Set problem:
Tally every line featuring "pose", then give that tally alone.

Input records:
◆ ◆ ◆ ◆ ◆ ◆ ◆

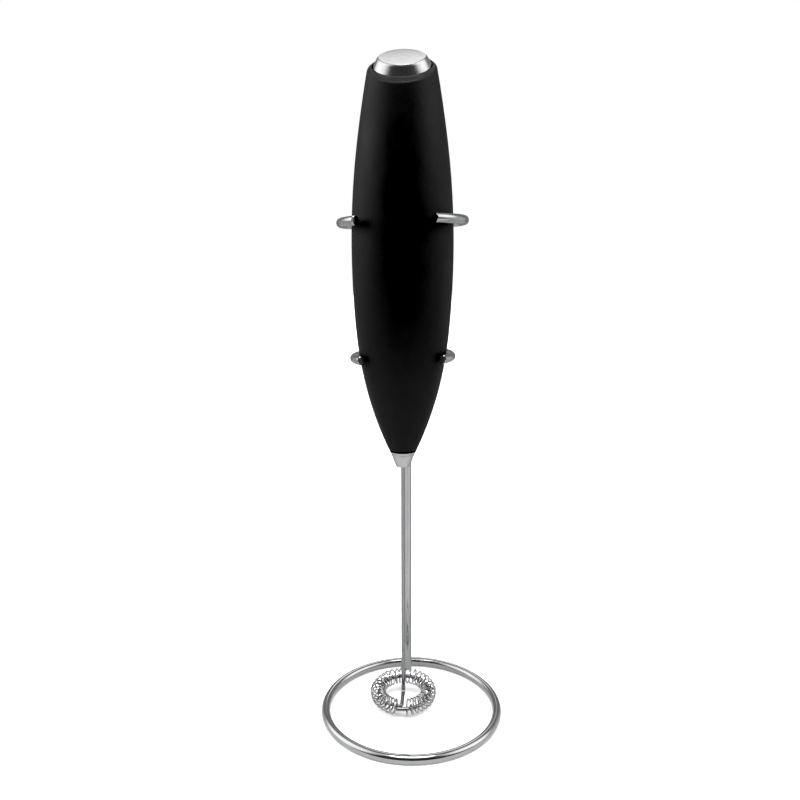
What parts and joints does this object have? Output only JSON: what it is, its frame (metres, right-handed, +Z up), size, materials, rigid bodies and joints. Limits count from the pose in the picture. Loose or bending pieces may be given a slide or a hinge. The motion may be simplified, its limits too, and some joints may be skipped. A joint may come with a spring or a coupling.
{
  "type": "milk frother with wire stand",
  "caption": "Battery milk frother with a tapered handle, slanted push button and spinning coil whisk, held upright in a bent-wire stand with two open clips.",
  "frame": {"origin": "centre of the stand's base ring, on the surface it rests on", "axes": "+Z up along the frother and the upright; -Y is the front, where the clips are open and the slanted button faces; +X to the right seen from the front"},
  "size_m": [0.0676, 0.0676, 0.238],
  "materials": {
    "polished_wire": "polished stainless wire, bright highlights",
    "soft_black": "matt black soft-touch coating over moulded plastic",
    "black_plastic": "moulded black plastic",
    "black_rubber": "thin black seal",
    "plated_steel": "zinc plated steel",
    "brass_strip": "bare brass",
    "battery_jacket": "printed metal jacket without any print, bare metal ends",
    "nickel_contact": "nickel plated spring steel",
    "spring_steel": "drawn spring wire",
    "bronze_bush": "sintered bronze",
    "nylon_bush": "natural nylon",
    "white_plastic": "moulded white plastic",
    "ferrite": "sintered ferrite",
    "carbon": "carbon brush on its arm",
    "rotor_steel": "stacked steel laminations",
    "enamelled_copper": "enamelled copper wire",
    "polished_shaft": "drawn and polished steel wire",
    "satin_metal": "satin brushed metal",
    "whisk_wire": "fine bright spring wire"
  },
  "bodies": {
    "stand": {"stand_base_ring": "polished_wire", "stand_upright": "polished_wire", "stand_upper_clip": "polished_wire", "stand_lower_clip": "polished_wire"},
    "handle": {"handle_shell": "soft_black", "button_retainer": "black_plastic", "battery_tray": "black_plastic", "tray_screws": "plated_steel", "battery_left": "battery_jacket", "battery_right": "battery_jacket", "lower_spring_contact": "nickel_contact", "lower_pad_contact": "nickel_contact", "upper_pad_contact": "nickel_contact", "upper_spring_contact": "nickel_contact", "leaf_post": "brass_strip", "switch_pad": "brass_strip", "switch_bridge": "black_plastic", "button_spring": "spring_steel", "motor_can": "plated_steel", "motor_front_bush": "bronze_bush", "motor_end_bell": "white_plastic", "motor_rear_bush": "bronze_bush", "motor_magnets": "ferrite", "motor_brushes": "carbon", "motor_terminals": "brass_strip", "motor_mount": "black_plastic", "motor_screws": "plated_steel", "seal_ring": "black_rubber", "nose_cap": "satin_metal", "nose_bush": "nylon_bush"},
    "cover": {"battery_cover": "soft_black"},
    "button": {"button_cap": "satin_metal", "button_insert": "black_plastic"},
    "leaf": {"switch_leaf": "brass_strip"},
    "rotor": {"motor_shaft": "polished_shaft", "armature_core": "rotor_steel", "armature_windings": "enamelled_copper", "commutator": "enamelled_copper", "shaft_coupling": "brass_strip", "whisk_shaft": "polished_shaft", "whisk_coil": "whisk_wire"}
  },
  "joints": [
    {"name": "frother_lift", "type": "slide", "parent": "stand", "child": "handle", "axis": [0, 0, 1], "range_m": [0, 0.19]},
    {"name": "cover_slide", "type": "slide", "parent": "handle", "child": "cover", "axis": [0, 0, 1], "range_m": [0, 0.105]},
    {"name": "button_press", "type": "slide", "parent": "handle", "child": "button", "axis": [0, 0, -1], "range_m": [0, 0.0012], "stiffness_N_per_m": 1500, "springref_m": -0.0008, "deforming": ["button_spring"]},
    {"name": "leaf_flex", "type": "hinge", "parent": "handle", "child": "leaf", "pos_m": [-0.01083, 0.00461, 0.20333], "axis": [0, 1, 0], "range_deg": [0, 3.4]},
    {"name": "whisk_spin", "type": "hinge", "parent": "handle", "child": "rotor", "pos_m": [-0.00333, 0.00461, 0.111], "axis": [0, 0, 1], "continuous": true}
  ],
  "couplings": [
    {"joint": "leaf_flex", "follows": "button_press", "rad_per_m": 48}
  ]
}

◆ ◆ ◆ ◆ ◆ ◆ ◆

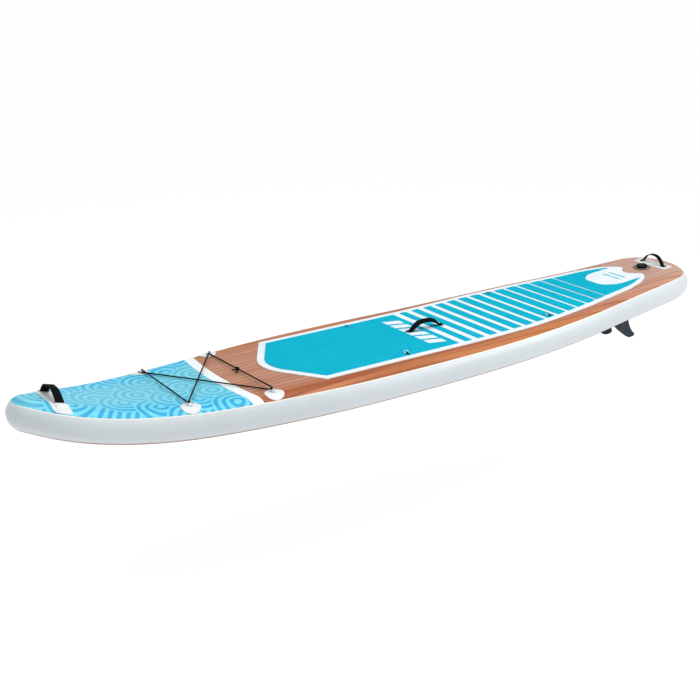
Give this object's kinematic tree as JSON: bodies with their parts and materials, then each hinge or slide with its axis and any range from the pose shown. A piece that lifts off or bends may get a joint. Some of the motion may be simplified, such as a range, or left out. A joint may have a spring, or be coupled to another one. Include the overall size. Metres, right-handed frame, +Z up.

◆ ◆ ◆ ◆ ◆ ◆ ◆

Answer to the problem:
2